Many people still have little understanding of what the "Trump-Russia" scandal is about.
The meeting Donald Trump Jr arranged, in order to receive compromising information from the Russian government about his father's political opponent, is often discussed out of context of the rest of the contacts between the Trump campaign and Russia.
The meeting at which Jeff Sessions discussed what kind of policies Russia could expect from the Trump administration with the Russian ambassador is a part of that context.
Some Americans are still confused about the evidence linking Russia to the hacking of the Democratic National Committee (as well as some of Trump's other rivals: the campaign of Republican Marco Rubio was also targeted).
These Americans may think the rest of the uproar has something to do with an unverified "dossier" accusing Trump of being compromised by Russia and may suspect there's something fishy about the way FBI Director James Comey was fired while trying to investigate Russia's role in the election, but many do not know the details.

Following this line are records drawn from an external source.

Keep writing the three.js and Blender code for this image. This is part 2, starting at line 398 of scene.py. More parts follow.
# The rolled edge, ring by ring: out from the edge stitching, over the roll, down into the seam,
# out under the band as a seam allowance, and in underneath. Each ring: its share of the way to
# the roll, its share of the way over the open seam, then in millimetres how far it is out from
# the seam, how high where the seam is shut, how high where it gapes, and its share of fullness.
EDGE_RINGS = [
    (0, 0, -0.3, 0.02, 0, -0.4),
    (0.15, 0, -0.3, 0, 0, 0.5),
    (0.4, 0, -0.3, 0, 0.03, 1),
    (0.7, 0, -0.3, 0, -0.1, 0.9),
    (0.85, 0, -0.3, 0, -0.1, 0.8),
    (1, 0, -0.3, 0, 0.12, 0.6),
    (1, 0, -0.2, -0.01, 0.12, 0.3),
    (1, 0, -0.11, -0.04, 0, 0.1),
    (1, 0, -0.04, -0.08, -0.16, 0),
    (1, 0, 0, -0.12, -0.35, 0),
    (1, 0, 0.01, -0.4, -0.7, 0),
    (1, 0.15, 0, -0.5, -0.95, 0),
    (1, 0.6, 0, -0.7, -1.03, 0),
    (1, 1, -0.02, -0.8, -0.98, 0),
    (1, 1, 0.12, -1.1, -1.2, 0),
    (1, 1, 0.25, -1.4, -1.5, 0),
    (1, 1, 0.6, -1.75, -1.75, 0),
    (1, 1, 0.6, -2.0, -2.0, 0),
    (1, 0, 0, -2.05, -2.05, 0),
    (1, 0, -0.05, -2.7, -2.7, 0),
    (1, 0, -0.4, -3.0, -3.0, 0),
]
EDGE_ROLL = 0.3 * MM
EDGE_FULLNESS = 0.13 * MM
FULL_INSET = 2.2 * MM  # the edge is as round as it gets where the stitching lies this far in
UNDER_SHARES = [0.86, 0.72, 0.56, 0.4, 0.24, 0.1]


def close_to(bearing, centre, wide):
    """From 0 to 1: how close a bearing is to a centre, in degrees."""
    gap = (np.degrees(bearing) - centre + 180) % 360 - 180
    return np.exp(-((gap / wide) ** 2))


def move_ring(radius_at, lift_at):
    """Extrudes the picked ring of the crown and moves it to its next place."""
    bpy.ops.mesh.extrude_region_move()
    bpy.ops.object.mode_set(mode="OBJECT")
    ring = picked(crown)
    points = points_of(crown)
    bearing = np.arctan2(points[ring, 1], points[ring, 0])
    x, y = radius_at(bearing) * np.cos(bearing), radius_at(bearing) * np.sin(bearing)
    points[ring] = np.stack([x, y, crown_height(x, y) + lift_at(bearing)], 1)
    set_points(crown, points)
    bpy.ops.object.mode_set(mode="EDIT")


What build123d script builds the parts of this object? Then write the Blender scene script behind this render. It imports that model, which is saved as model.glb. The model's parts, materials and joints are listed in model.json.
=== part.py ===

There is a lot more to the story, and we briefly summarize the four most important points here. Clicking on the links here will bring you to the sources of the information on which each claim is based.
1. The first important thing to know is that Donald Trump has a web of connections to Russian oligarchs and other wealthy people from the former Soviet Union. The story of how he bought a property in Florida for $41 million and sold it to Dmitry Ryobolovlev for $95 million is a good entry point for understanding what kinds of financial relationships this includes -- but there is much more. His involvement with a hotel in Azerbaijan and with Russian real estate buyers in New York and Florida give a flavor of the extent of these involvements. This Dutch documentary discusses some of his most important relationships with Russian and Kazakh real estate developers in New York in detail.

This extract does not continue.